Donald Trump has alternately been described as a Republican, a fascist, a successor to Pat Buchanan, and an antiwar candidate. You might then be surprised to hear that what inspired his first serious flirtation with running for president, his formation of a committee to consider filing for the 2000 race, was his outrage at Pat Buchanan for suggesting the U.S. should not have gone to war against Hitler and Trump’s resulting desire to nab the Reform Party nomination from Buchanan (as Charles C. Johnson has noted).
As I really, really love to say when these unnoticed internal divisions arise: Think fast, ideologue! Whose side are you on? The correct answer is usually “No one’s,” but that answer does not come naturally to most people. Like Buchanan and Trump, most people like to fight, even when there’s no good reason, and that in turn necessitates picking sides.
The latest stupid thing for the entire right to schism over is whether Breitbart News staffers are lying about Trump’s campaign manager assaulting reporter Michelle Fields. Jennifer Rubin has gone so far as to create an entire dual taxonomy of serious and non-serious conservative journalists based on how they react to that incident. Here’s the footage of the less-than-a-second forearm-grab that launched a thousand op-eds and resignations. I’m not pro-forearm-grabbing (nor pro-Trump), but you tell me whether, in the midst of a crowd of Trump staff trying to keep their man from being mobbed, that looks like an assault warranting a police report, chaos at Breitbart, and sanctimonious standing-up-for-Fields pieces.
Rubin is right to say as she taxonomizes that there’s no clearly defined conservative “establishment,” but I’d say one good indicator of who belongs to it would be anyone insane enough to fall within the little Venn diagram overlap area of people who simultaneously believe (A) Fields has been seriously assaulted and is not an attention-seeker but (B) the Rubio staffer who hauled off and just plain punched a Rand Paul staffer a while back was engaged in harmless highjinx. Partisans see what they want to see.
Future historians may look back at the all the politics of this era as being mere internal squabbling among different forms of fascism, I fear. Being the Republican establishment and seeing Trump waltz in is less like being heroes attacked by a villain or vice versa than like that classic surreal storyline in the Micronauts Marvel comic book in which the six-inch-tall dictator Baron Karza briefly became the head of the terrorist organization Hydra. (Here’s hoping the impending Batman v Superman movie is half as sophisticated in treating fascism.)
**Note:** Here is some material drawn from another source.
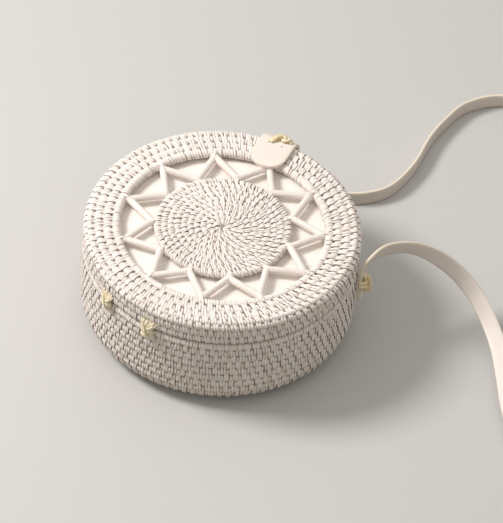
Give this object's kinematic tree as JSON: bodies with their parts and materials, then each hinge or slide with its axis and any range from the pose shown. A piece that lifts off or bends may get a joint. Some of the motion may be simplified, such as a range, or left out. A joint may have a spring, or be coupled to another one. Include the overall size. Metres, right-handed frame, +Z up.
{
  "type": "round coiled-cane bag",
  "caption": "Round coiled-cane bag with a hinged lid, an open star of wrapped sticks, a leather tab closure and a leather shoulder strap.",
  "frame": {"origin": "on the floor under the bag's axis, the bag lying on its flat back", "axes": "+Z up along the bag's axis towards the lid's face, -Y towards the lid's hinge, +X along the hinge"},
  "size_m": [0.3975, 0.4046, 0.0837],
  "materials": {
    "painted_cane": "matte paint on coiled cane",
    "wrapped_stick": "matte paint on wrapped cane",
    "lining": "plain cotton cloth",
    "strap_leather": "smooth ivory leather with raw edges",
    "lace": "pale yellow leather lace",
    "magnet_steel": "plated steel"
  },
  "bodies": {
    "body": {"body_back": "painted_cane", "body_wall": "painted_cane", "body_lining_floor": "lining", "body_lining_side": "lining", "hinge_body_loops": "lace", "wall_magnet": "magnet_steel", "strap_end_a": "strap_leather", "strap_end_b": "strap_leather", "strap_knot_a": "lace", "strap_knot_b": "lace", "strap": "strap_leather"},
    "lid": {"lid_shell": "painted_cane", "lid_edge_roll": "painted_cane", "medallion": "painted_cane", "star_stick_01": "wrapped_stick", "star_stick_02": "wrapped_stick", "star_stick_03": "wrapped_stick", "star_stick_04": "wrapped_stick", "star_stick_05": "wrapped_stick", "star_stick_06": "wrapped_stick", "star_stick_07": "wrapped_stick", "star_stick_08": "wrapped_stick", "star_stick_09": "wrapped_stick", "star_stick_10": "wrapped_stick", "star_stick_11": "wrapped_stick", "star_stick_12": "wrapped_stick", "star_stick_13": "wrapped_stick", "star_stick_14": "wrapped_stick", "star_stick_15": "wrapped_stick", "star_stick_16": "wrapped_stick", "star_stick_17": "wrapped_stick", "star_stick_18": "wrapped_stick", "star_stick_19": "wrapped_stick", "star_stick_20": "wrapped_stick", "star_stick_21": "wrapped_stick", "star_stick_22": "wrapped_stick", "lid_lining_panel": "lining", "lid_lining_side": "lining", "hinge_lid_loops": "lace", "tab_base": "strap_leather", "tab_knot": "lace"},
    "flap": {"tab_flap": "strap_leather", "flap_magnet": "magnet_steel"}
  },
  "joints": [
    {"name": "lid_hinge", "type": "hinge", "parent": "body", "child": "lid", "pos_m": [0, -0.0946, 0.059], "axis": [1, 0, 0], "range_deg": [0, 120]},
    {"name": "tab_bend", "type": "hinge", "parent": "lid", "child": "flap", "pos_m": [-0.02827, 0.09247, 0.0793], "axis": [0.9563, 0.2924, 0], "range_deg": [0, 150]}
  ]
}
If you doubt for a moment that Trump enjoys himself more and more as his apoplectic foes and critics turn combative, by the way, remember his deep ties to professional wrestling. The Trump-allied spammers at American Action News gleefully sent out an item last week with the headline “Team Trump vs. #BlackLivesMatter: Round 1,” which gives you some idea what they’re hoping the rest of the campaign looks like.
Maybe the Libertarian Party should be encouraging Jesse Ventura to run after all.